Write out, word for word, only the data from its first line to the line containing "const turns = 32;".

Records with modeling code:
— BEGIN —
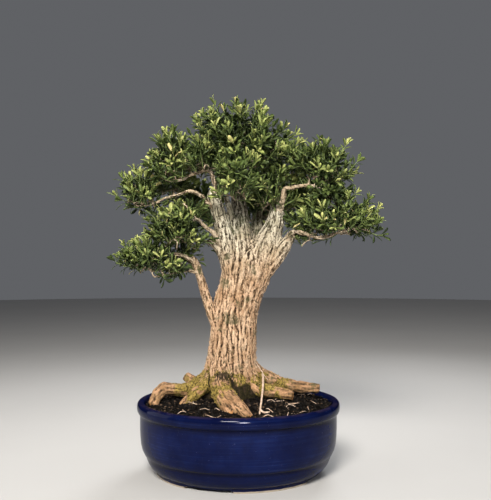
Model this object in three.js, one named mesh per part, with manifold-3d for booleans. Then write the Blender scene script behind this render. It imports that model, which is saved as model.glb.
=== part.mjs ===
// Chinese boxwood bonsai: an old corky trunk on spreading surface roots, thick sawn limbs, thin side branches
// with leafy sprays, standing in soil in a round glazed pot with a drainage hole and its screen.
// Millimetres, +Z up. Lengths along X and Y are counted from the pot's axis until the last lines,
// which move the whole tree so that its box stands centred over the origin, with the pot's feet at Z = 0.

import * as THREE from "three";
import { mergeVertices } from "three/addons/utils/BufferGeometryUtils.js";
import Module from "manifold-3d";

const wasm = await Module();
wasm.setup();

// Driving dimensions
const clearance = 0.3; // between pieces that touch on the real plant
const turns = 32; // faces round the pot and the soil

const potHeight = 93;
const rimRadius = 131; // the widest line of the rolled rim
const wallRadius = 127; // outside of the wall, under the rim
const innerRadius = 121; // inside of the mouth
const footRadius = 106;
const footWidth = 8;
const footHeight = 5;
const floorTop = 13;
const drainRadius = 14;
const footGapHeight = 3.8;
const footGapWidth = 58;
const footGapFirst = -110; // degrees from +X, the gap that shows in front

const screenSize = 40;
const screenThickness = 1.2;
const screenHoles = 3; // a side
const screenHoleSize = 8;

const soilAtRim = 88;
const soilAtTrunk = 101;
const soilRoughness = 1.1;

const leafLength = 14;
const leafHalfWidth = 2.8;
const leafThickness = 1.2; // at the rib
const leafPairSpacing = 4.8;
const leafPairs = 6; // on a spray
const shootRadius = 1.1;

// Closed solids from closed geometries, and back

function solid(geometry) {
  const bare = geometry.clone();
  bare.deleteAttribute("normal");
  bare.deleteAttribute("uv");
  const merged = mergeVertices(bare, 1e-3);
  const vertProperties = new Float32Array(merged.attributes.position.array);
  const triVerts = new Uint32Array(merged.index.array);
  const made = new wasm.Manifold(new wasm.Mesh({ numProp: 3, vertProperties, triVerts }));
  if (made.volume() > 0) return made;
  for (let i = 0; i < triVerts.length; i += 3) {
    [triVerts[i + 1], triVerts[i + 2]] = [triVerts[i + 2], triVerts[i + 1]];
  }
  return new wasm.Manifold(new wasm.Mesh({ numProp: 3, vertProperties, triVerts }));
}

function union(solids) {
  return wasm.Manifold.union(solids);
}

// The largest body of a solid, which drops the scraps that a cut leaves
function mainBody(whole) {
  return whole.decompose().reduce((a, b) => (b.volume() > a.volume() ? b : a));
}

function node(name, body, material) {
  const made = body.getMesh();
  const geometry = new THREE.BufferGeometry();
  geometry.setAttribute("position", new THREE.BufferAttribute(new Float32Array(made.vertProperties), 3));
  geometry.setIndex(new THREE.BufferAttribute(new Uint32Array(made.triVerts), 1));
  geometry.computeVertexNormals();
  const mesh = new THREE.Mesh(geometry, material);
  mesh.name = name;
  return mesh;
}

// Seeded chance, one stream for the whole plant

let seed = 20417;
function chance() {
  seed = (Math.imul(seed, 1664525) + 1013904223) >>> 0;
  return seed / 4294967296;
}

function between(low, high) {
  return low + (high - low) * chance();
}

const up = new THREE.Vector3(0, 0, 1);

function vector([x, y, z]) {
  return new THREE.Vector3(x, y, z);
}

// Wood. A limb is a row of stations [x, y, z, radius] that its round section follows.

function stationAt(stations, t) {
  const along = t * (stations.length - 1);
  const i = Math.min(Math.floor(along), stations.length - 2);
  return THREE.MathUtils.lerp(stations[i][3], stations[i + 1][3], along - i);
}

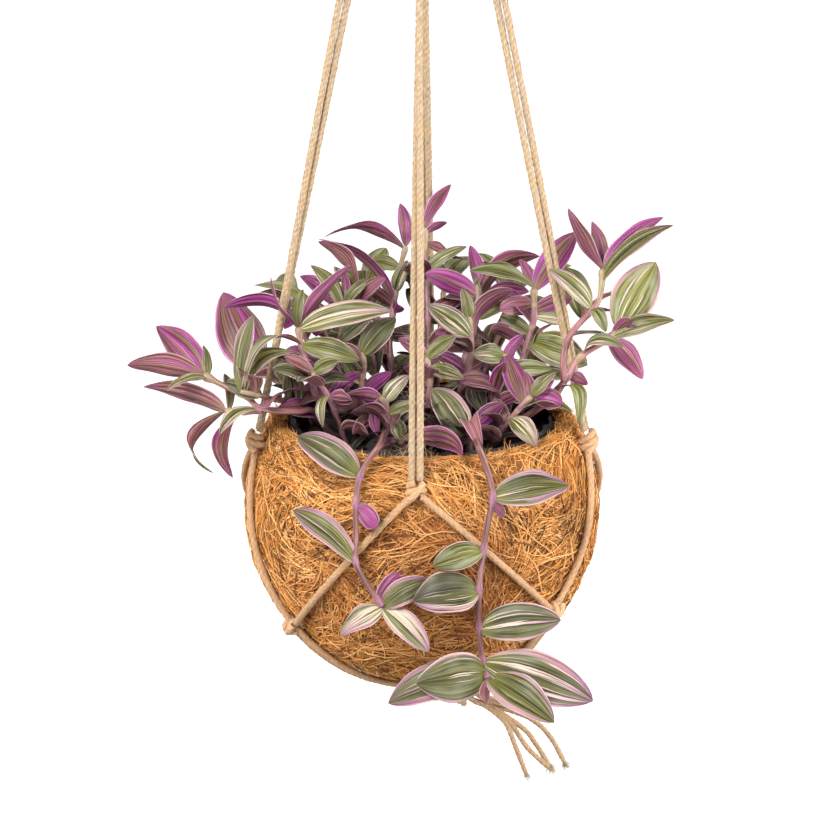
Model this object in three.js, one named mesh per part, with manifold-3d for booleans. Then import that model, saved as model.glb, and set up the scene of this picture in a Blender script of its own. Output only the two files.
— END —
Answer:
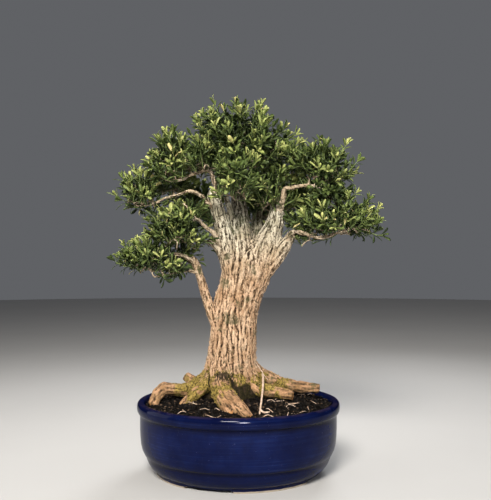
Model this object in three.js, one named mesh per part, with manifold-3d for booleans. Then write the Blender scene script behind this render. It imports that model, which is saved as model.glb.
=== part.mjs ===
// Chinese boxwood bonsai: an old corky trunk on spreading surface roots, thick sawn limbs, thin side branches
// with leafy sprays, standing in soil in a round glazed pot with a drainage hole and its screen.
// Millimetres, +Z up. Lengths along X and Y are counted from the pot's axis until the last lines,
// which move the whole tree so that its box stands centred over the origin, with the pot's feet at Z = 0.

import * as THREE from "three";
import { mergeVertices } from "three/addons/utils/BufferGeometryUtils.js";
import Module from "manifold-3d";

const wasm = await Module();
wasm.setup();

// Driving dimensions
const clearance = 0.3; // between pieces that touch on the real plant
const turns = 32; // faces round the pot and the soil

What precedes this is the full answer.